Intel's turnaround story just hit a wall. Shares of the embattled chipmaker plunged 14% Friday after the company warned it can't meet customer demand and issued guidance that fell far short of Wall Street expectations. The stock nosedive wipes out weeks of gains built on hopes that Intel could finally compete in the AI chip race, and it signals that the company's manufacturing problems run deeper than investors anticipated.
Intel just delivered a reality check that sent shockwaves through the chip industry. Despite beating Wall Street's fourth-quarter expectations, the company's shares plummeted 14% Friday as CEO Lip-Bu Tan admitted the company can't meet demand for its products and production efficiency remains below target.
The revelation came during Thursday's earnings call with analysts, where Tan delivered a sobering message about the chipmaker's manufacturing challenges. "We are on a multiyear journey," he told investors. "It will take time and resolve." That's not what Wall Street wanted to hear from a company whose stock had more than doubled over the past year on turnaround optimism.
The guidance Intel provided for the first quarter amplified investor concerns. The company expects revenue between $11.7 billion and $12.7 billion with breakeven adjusted earnings per share, falling short of analyst expectations for 5 cents per share and $12.51 billion in revenue according to LSEG data reported by CNBC. That's a significant miss at a time when competitors are posting blowout results riding the AI boom.
The supply shortage Tan described isn't just a temporary hiccup. It points to deeper issues in Intel's foundry business, which has struggled to match the manufacturing prowess of TSMC and Samsung. While those rivals are minting money fabricating chips for AI data centers, Intel's foundry operation remains a drag on the business.

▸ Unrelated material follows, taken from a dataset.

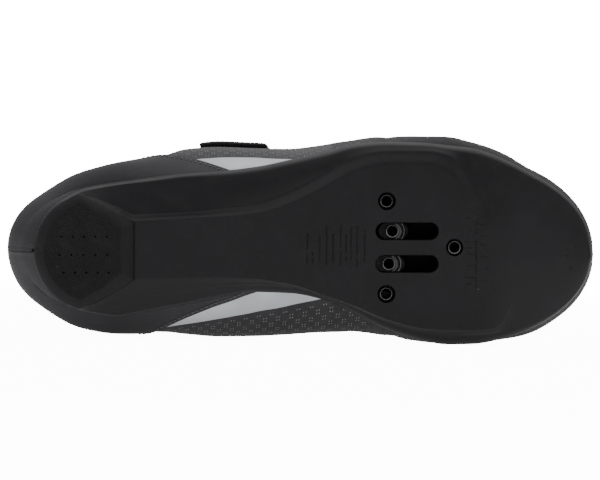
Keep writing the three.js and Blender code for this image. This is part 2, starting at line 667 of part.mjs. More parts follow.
// A slot nut: a block that fills part of the slot, with a threaded barrel and a flange over the sole's inside.
function makeSlotNut({ x, y }) {
  const block = stadium(x, y, slotNutLength, slotWidth - 2 * clearance, slotNutFloor, flangeFloor + 0.5);
  const flange = stadium(
    x, y, slotNutLength + 3, flangeWidth - 2 * clearance, flangeFloor, flangeFloor + flangeThickness,
  );
  const barrel = bar(x, y, barrelRadius, barrelDepth, slotNutFloor + 0.5);
  return block.add(flange).add(barrel).subtract(bar(x, y, threadRadius, belowSole, throughTop));
}

// The heel pad: rubber, flat underneath, with a bevelled rim, on the flat seat at the sole's heel.
function makeHeelPad() {
  const rows = Array.from({ length: 10 }, (_, i) => (padShoulder / soleLength) * (1 - Math.cos((Math.PI / 2) * (i / 9))));
  const line = (side) =>
    rows.map((at) => {
      const edge = side > 0 ? sole.edgeMedial(at) : sole.edgeLateral(at);
      return [at * soleLength, side * edge * endRounding(at)];
    });
  const front = padFrontWidth / 2;
  const outline = [
    ...line(-1), [padLength - 4.5, -front - 3], [padLength, -front],
    [padLength, front], [padLength - 4.5, front + 3], ...line(1).slice(1).reverse(),
  ];
  const seat = sole.level(0) - clearance;
  const centre = padLength / 2;
  const inset = ([x, y]) => {
    const reach = Math.hypot(x - centre, y);
    const share = Math.max(0, reach - padBevel) / reach;
    return [centre + (x - centre) * share, y * share];
  };
  return bevelledPrism(outline, outline.map(inset), 0, padBevelHeight, seat);
}

// A prism whose lowest stretch widens from a foot outline to its full outline.
function bevelledPrism(full, foot, low, middle, high) {
  const rings = [foot.map(([x, y]) => [x, y, low]), full.map(([x, y]) => [x, y, middle]), full.map(([x, y]) => [x, y, high])];
  const count = full.length;
  const index = [];
  for (let ring = 0; ring < 2; ring++) {
    for (let i = 0; i < count; i++) {
      const [a, b] = [ring * count + i, ring * count + ((i + 1) % count)];
      index.push(a, b, b + count, a, b + count, a + count);
    }
  }
  const caps = (outline) => THREE.ShapeUtils.triangulateShape(outline.map(([x, y]) => new THREE.Vector2(x, y)), []);
  for (const [a, b, c] of caps(foot)) index.push(a, c, b);
  for (const [a, b, c] of caps(full)) index.push(2 * count + a, 2 * count + b, 2 * count + c);
  const geometry = new THREE.BufferGeometry();
  geometry.setAttribute("position", new THREE.Float32BufferAttribute(rings.flat(2), 3));
  geometry.setIndex(index);
  return solidOf(geometry);
}

// The heel counter: a moulded cup over the back of the upper, down to the sole's lip.
function makeCounter() {
  const layer = form(clearance + counterThickness).subtract(form(clearance));
  const top = sideLine(COUNTER_LINE, 28);
  const lip = lipHeight + clearance;
  const shares = Array.from({ length: 12 }, (_, i) => 0.41 - (0.51 * i) / 11);
  const bottom = shares.map((at) => [at * soleLength, last.bed(Math.max(0, at)) + lip]);
  const reach = top.filter(([x, z]) => z > last.bed(Math.max(0, x / soleLength)) + lip);
  const front = reach[reach.length - 1][0];
  return layer.intersect(sidePrism([...reach, ...bottom.filter(([x]) => x < front)]));
}

// A strap over the throat, from its root on the medial side to its end on the lateral side.
function strapBand({ centre, width, lateralEnd, medialEnd }) {
  const [top, lateral, medial] = [1.5, lateralEnd, medialEnd].map((share) => share * instepHeight);
  const shift = (z) => centre * soleLength + strapLean * (z - lateral);
  const side = (low, from, to) =>
    sidePrism(
      [
        [shift(low) - width / 2, low], [shift(low) + width / 2, low],
        [shift(top) + width / 2, top], [shift(top) - width / 2, top],
      ],
      from,
      to,
    );
  return side(lateral, -cutterHalf, 0).add(side(medial, -1, cutterHalf));
}

function makeStrap(strap) {
  return form(clearance + strapThickness).subtract(form(clearance)).intersect(strapBand(strap));
}

// The pieces, with their looks and their material's weight.
const black = new THREE.Color(0.03, 0.03, 0.033);
const charcoal = new THREE.Color(0.055, 0.052, 0.056);
const PIECES = [
  { name: "upper", solid: makeUpper(), color: charcoal, roughness: 0.75, metalness: 0, density: DENSITY.cloth },
  { name: "tongue", solid: makeTongue(), color: charcoal, roughness: 0.85, metalness: 0, density: DENSITY.foam },
  { name: "insole", solid: makeInsole(), color: black, roughness: 0.9, metalness: 0, density: DENSITY.foam },
  { name: "outsole", solid: makeOutsole(), color: black, roughness: 0.5, metalness: 0, density: DENSITY.nylon },
  { name: "heel_pad", solid: makeHeelPad(), color: black, roughness: 0.7, metalness: 0, density: DENSITY.rubber },
  { name: "heel_counter", solid: makeCounter(), color: black, roughness: 0.6, metalness: 0, density: DENSITY.nylon },
];
for (const place of insertPlaces) {
  PIECES.push({ name: place.name, solid: makeInsert(place), color: black, roughness: 0.35, metalness: 1, density: DENSITY.steel });
}
for (const place of slotPlaces) {
  PIECES.push({ name: place.name, solid: makeSlotNut(place), color: black, roughness: 0.35, metalness: 1, density: DENSITY.steel });
}
for (const strap of STRAPS) {
  PIECES.push({ name: strap.name, solid: makeStrap(strap), color: charcoal, roughness: 0.6, metalness: 0, density: DENSITY.cloth });
}

function geometryOf(solid) {
  const mesh = solid.getMesh();
  const geometry = new THREE.BufferGeometry();
  geometry.setAttribute("position", new THREE.BufferAttribute(new Float32Array(mesh.vertProperties), 3));
  geometry.setIndex(new THREE.BufferAttribute(new Uint32Array(mesh.triVerts), 1));
  geometry.computeVertexNormals();
  return geometry;
}

const group = new THREE.Group();
for (const { name, solid, color, roughness, metalness } of PIECES) {
  const mesh = new THREE.Mesh(geometryOf(solid), new THREE.MeshStandardMaterial({ color, roughness, metalness }));
  mesh.name = name;
  group.add(mesh);
}

// Where the shoe's weight lies, summed over the tetrahedra between each triangle and the origin.
function centreOfWeight() {
  const sum = new THREE.Vector3();
  let weight = 0;
  const [a, b, c] = [new THREE.Vector3(), new THREE.Vector3(), new THREE.Vector3()];
  group.children.forEach((mesh, n) => {
    const { position } = mesh.geometry.attributes;
    const index = mesh.geometry.index.array;
    for (let i = 0; i < index.length; i += 3) {
      a.fromBufferAttribute(position, index[i]);
      b.fromBufferAttribute(position, index[i + 1]);
      c.fromBufferAttribute(position, index[i + 2]);
      const part = (a.dot(b.clone().cross(c)) / 6) * PIECES[n].density;
      weight += part;
      sum.addScaledVector(a.clone().add(b).add(c), part / 4);
    }
  });
  return sum.divideScalar(weight);
}

// The plane that the shoe lies on: of the faces of its convex hull that its weight lies straight over, the one that
// faces the medial side most.
function restingNormal() {
  const points = [];
  for (const mesh of group.children) {
    const { position } = mesh.geometry.attributes;
    for (let i = 0; i < position.count; i++) points.push(new THREE.Vector3().fromBufferAttribute(position, i));
  }
  const hull = new ConvexHull().setFromPoints(points);
  const weight = centreOfWeight();
  const medial = new THREE.Vector3(0, 1, 0);
  let best = medial;
  let steepest = 0;
  for (const face of hull.faces) {
    const corners = [face.getEdge(0), face.getEdge(1), face.getEdge(2)].map((edge) => edge.head().point);
    const distance = face.normal.dot(corners[0]) - face.normal.dot(weight);
    const foot = weight.clone().addScaledVector(face.normal, distance);
    const inside = corners.every((corner, i) => {
      const next = corners[(i + 1) % 3];
      return next.clone().sub(corner).cross(foot.clone().sub(corner)).dot(face.normal) >= 0;
    });
    const facing = face.normal.dot(medial);
    if (inside && facing > steepest) [steepest, best] = [facing, face.normal.clone()];
  }
  return best;
}

// Tip the shoe on to that plane, point its toe along +X, and put the origin under the middle of its box.
const down = new THREE.Vector3(0, 0, -1);
group.quaternion.setFromUnitVectors(restingNormal(), down);
const toe = new THREE.Vector3(1, 0, 0).applyQuaternion(group.quaternion);
group.quaternion.premultiply(new THREE.Quaternion().setFromAxisAngle(new THREE.Vector3(0, 0, 1), -Math.atan2(toe.y, toe.x)));
group.updateMatrixWorld(true);
const box = new THREE.Box3().setFromObject(group, true);
const middle = box.getCenter(new THREE.Vector3());
group.position.set(-middle.x, -middle.y, -box.min.z);

export default group;
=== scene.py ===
"""A right road cycling shoe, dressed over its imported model. Sizes are in the shoe's own frame, in mm."""

import json
import math

import bpy
import numpy as np
from mathutils import Matrix, Vector


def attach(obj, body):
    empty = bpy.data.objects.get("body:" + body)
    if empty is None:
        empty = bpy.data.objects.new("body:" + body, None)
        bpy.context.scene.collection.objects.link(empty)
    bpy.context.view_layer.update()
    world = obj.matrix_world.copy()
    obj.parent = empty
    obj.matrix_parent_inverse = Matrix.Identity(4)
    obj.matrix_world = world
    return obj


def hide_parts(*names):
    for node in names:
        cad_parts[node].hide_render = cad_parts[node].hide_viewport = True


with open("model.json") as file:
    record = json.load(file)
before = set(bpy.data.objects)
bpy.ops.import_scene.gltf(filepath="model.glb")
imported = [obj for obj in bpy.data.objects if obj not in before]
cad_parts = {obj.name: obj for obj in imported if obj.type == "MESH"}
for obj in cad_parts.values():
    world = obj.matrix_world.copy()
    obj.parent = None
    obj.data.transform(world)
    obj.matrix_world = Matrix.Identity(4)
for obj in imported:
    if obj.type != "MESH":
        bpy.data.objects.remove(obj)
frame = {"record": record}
bpy.context.view_layer.update()

# The shoe's own frame: x from heel to toe, y to the medial side, z up from the ground under its sole. The
# record's cleat seat gives where that frame lies in the row.
SEAT_POINT = Vector((178.0, -2.1, 0.0))
seat = next(m for m in frame["record"]["mounts"] if m["name"] == "cleat_seat")
up = -Vector(seat["axis"]).normalized()
toeward = Vector((up.z, 0.0, -up.x)).normalized()
medial = up.cross(toeward)
turn = Matrix((toeward, medial, up)).transposed()
origin = Vector(seat["pos_m"]) - turn @ (SEAT_POINT / 1000)


def row(x, y, z):
    """A point of the shoe's own frame, in the row's metres."""
    return origin + turn @ Vector((x, y, z)) / 1000


# Camera: it looks almost straight at the sole, from a little behind and a little from the lateral side.
AIM = (130.0, -5.85, 0.0)
LOOK = Vector((0.087, 0.05, 1.0)).normalized()
DISTANCE = 1500.0
PIXELS_PER_MM = 2.05

camera_data = bpy.data.cameras.new("camera")
camera_data.sensor_width = 36.0
camera_data.lens = 36.0 * PIXELS_PER_MM * DISTANCE / 600.0
camera_data.clip_start, camera_data.clip_end = 0.05, 20.0
camera = bpy.data.objects.new("camera", camera_data)
bpy.context.collection.objects.link(camera)
bpy.context.scene.camera = camera
back = -(turn @ LOOK)
right = (toeward - back * toeward.dot(back)).normalized()
camera.matrix_world = Matrix.Translation(row(*AIM) + back * DISTANCE / 1000) @ Matrix(
    (right, back.cross(right), back)
).transposed().to_4x4()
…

Investors had been counting on Intel's next-generation 14A manufacturing technology to attract major customers and prove the company could compete in advanced chipmaking. CFO David Zinsner told that Intel expects 14A customers to appear in the second half of 2026, but analysts at RBC Capital Markets warned that "meaningful revenue contribution" might not materialize until late 2028. That's a long time to wait for a company that's already years behind in the AI chip race.